A group of SCAD-Savannah professors showed up in the Trustees Theater to flex their creative muscles during the second-annual Writers’ Assembly on April 8.
And although not many tuned in for the simulcast here in Atlanta, the show went on anyway.
The lineup of award-winning writers, many returning for the second time, included professors Stephen Geller, Mary Kim, James Lough, Angela Merta, Dennis Randall, Lew Tate, John Valentine, George Williams and Weihua Zhang, who all shared their works of fiction, nonfiction, poetry and dramatic writing.
George Williams, the first presenter of the night, read his short story “At the Chamkar Cafe,” which Williams said he wrote partly for Corra Films.
Some of the writers shared works of personal reflection, like Zhang’s “Forever.” Written in the rare second-person point of view, “Forever” is a piece Zhang calls her “reflection on the physical and emotional bond I had with my daughter during the pregnancy, our separation, reunion and beyond.”
Other presenters, like Merta, Valentine and Kim, shared a number of poems from of a wide range of topics.
In a way, poetry is not far from nonfiction, Merta noted in an e-mail interview. She said she considers poetry her favorite genre, but that she also dabbles in nonfiction.
“… On some level I think certain poets are just lazy nonfiction writers,” Merta wrote in the e-mail. I fall into that category. Not all of the time, but quite a bit.”
At the Writers’ Assembly, Merta shared narrative poems “ that had to do with place and how seductive travel is.”
Valentine’s selection included a poem about how to tell if poem is the truth — suggested burning the poem in question at a stake.
Kim read four poems, including “Freeing Verse,” a performance piece about free verse poetry, and the more serious “Eating Tongue with Sweet Vinegar” about Asian family violence. “Eating Tongue,” Kim said during the assembly, was in response to a question asked of her when she worked with Asian family violence victims: Why is there a separate program for Asian victims when family violence is universal?
Tate and Geller chose fiction pieces to present.

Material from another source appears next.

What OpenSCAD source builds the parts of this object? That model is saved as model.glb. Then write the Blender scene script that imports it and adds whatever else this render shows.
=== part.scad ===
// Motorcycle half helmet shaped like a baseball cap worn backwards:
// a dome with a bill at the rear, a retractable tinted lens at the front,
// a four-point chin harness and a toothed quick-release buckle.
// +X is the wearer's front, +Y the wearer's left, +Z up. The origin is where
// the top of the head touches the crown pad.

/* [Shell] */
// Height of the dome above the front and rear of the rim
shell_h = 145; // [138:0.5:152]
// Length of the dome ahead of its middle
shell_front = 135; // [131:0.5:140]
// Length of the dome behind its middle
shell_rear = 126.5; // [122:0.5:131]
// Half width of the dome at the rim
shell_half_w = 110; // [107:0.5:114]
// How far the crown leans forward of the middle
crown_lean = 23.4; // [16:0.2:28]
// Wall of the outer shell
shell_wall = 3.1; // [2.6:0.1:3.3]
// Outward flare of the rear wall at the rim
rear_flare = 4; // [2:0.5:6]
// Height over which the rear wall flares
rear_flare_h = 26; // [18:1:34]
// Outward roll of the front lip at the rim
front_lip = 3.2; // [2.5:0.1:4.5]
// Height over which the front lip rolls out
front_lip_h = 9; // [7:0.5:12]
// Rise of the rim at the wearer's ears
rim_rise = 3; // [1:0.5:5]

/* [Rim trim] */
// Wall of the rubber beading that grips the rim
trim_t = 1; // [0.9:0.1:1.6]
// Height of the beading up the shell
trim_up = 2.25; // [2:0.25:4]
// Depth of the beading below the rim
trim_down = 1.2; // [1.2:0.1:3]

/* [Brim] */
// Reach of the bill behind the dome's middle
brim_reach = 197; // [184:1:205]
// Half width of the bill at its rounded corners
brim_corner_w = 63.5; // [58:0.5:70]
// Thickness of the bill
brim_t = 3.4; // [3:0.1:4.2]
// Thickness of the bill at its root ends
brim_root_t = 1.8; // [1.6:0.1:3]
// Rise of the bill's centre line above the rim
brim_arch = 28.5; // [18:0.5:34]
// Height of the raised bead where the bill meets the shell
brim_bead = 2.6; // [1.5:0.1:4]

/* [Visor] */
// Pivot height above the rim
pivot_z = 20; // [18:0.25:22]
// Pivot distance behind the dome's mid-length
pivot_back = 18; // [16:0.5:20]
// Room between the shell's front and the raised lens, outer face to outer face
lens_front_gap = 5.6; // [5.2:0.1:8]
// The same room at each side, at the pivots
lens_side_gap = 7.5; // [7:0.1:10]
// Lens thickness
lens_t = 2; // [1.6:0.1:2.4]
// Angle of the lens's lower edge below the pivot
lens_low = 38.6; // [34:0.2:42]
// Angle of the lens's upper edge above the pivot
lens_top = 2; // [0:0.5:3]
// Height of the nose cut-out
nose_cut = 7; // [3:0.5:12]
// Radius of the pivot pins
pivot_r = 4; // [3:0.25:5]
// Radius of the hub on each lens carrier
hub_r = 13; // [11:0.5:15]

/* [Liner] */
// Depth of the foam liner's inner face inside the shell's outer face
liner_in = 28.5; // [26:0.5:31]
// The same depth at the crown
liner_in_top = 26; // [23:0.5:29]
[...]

Tate read an excerpt from “Teacher of the Year,” a work in progress he said he hopes will develop into a novel.
Geller, who assembled the event and was the night’s final presenter, read “Storm,” a chapter from his novel “Fiest.” The novel is inspired by his research of the Deep South and what he calls “the period of that most uncivil American war.”
For the one audience member watching the Writers’ Assembly in the Hub, Geller’s presentation was the highlight.
Arts administration graduate student Michael Trent said he was excited to see Geller, who was his professor in the screenwriting program at Boston University.
Although the audio was fuzzy at some points throughout the presentations, Trent noted, he still heard well enough to pick his favorites of the night.
“I thought Ms. Kim and Geller were probably the best, as far as the visual and their speaking voices,” Trent said. “They were really into the story. There was a connection.”